Ensure that geospatial issue is correctly handled

12818
Reporter: trobertson
Assignee: mdoering
Type: Task
Summary: Ensure that geospatial issue is correctly handled
Priority: Major
Resolution: Fixed
Status: Closed
Created: 2013-02-27 10:09:04.733
Updated: 2013-08-29 14:45:17.972
Resolved: 2013-03-20 16:07:48.262
        
Description: In the occurrence handling for georeferenced coordinates, we check that the point falls in the stated country (for example).  This information is stored in the geospatial issue flag.

When doing searches / downloads for bounding boxes, or polygons etc, we therefore need to respect this flag.

I propose that the UI have a checkbox
"include records that have:
  [x] no known coordinate issues
  [ ] known issues with coordinates"

This would then control the geospatial issue =0 or !=0 control in SOLR and in the Hive query (AND geospatial_issue=0 / AND geospatial_issue!=0 with appropriate logic).

It is useful to download records with known issues for a dataset for example, to help people clean their content, so the explicit flag is good to have.

[~mdoering] for information.

]]>
    


Author: mdoering@gbif.org
Created: 2013-02-27 10:15:48.107
Updated: 2013-02-27 10:15:48.107
        
For the UI its good enough to have a single checkbox, no?
{noformat}
[x] include doubtful coordinates
{noformat}

and then an info popup to explain what these doubts/issues potentially are?

    


Author: fmendez@gbif.org
Created: 2013-02-27 10:17:16.131
Updated: 2013-02-27 10:17:16.131
        
ok, FYI  the occurrence index is using the following logic to decide if the coordinate field is indexed or not:
 if ((latitude != null || longitude != null) && (geospatialIssue == null || geospatialIssue == 0)) {
      doc.setField(COORDINATE.getFieldName(), COORD_JOINER.join(latitude, longitude));
    } else {
      doc.setField(COORDINATE.getFieldName(), null);
 }
    


Author: fmendez@gbif.org
Comment: According to https://code.google.com/p/gbif-dataportal/source/browse/trunk/portal-core/src/main/java/org/gbif/portal/util/db/OccurrenceRecordUtils.java  the values related with coordinates issues are:0x01,0x02,0x04,0x08, 0x10, 0x20; rest of values are related to altitude, depth and country name...are these the same values we are using for the new occurrence/hbase table?
Created: 2013-03-05 14:52:39.17
Updated: 2013-03-05 14:52:39.17


Author: fmendez@gbif.org
Created: 2013-03-05 16:47:14.722
Updated: 2013-03-05 16:55:19.807
        
There's a problem to implement this issue, Solr only allows real coordinates for the datatype we are using for storing the fields for the geospatial search; we can't store coordinates with values coming from records with geospatial issues like: GEOSPATIAL_COORDINATES_OUT_OF_RANGE = 0x10, GEOSPATIAL_PRESUMED_INVERTED_COORDINATES = 0x04 because the latitude and longitude values for those documents could be beyond the allowed limits(-90,90,180,-180); this means that we are storing records without geospatial issues only and the filter  "[x] no known coordinate issues /[ ] known issues with coordinates" couldn't have any impact in the search results.

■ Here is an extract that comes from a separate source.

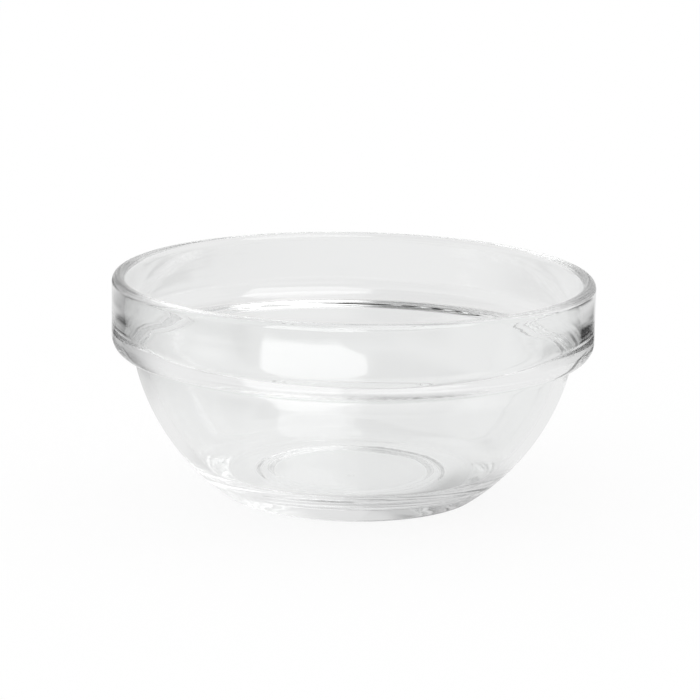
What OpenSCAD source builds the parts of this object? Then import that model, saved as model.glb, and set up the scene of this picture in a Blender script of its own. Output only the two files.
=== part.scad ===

Maybe the indexing logic has an error, the occ index builder is excluding records which contain geospatial issues on fields different to latitude and longitude, to avoid this the validation must be something like (I've overlooked this!..I assumed that the geospatial issues were related to only coordinates):
if ((latitude != null || longitude != null)
      && (geospatialIssue == null || (geospatialIssue == 0 || geospatialIssue > 0x10))) { //geo spatial issued greater than 0x10 are related to altitude,depth and country names
      doc.setField(COORDINATE.getFieldName(), COORD_JOINER.join(latitude, longitude));
    } else {
      doc.setField(COORDINATE.getFieldName(), null);
    }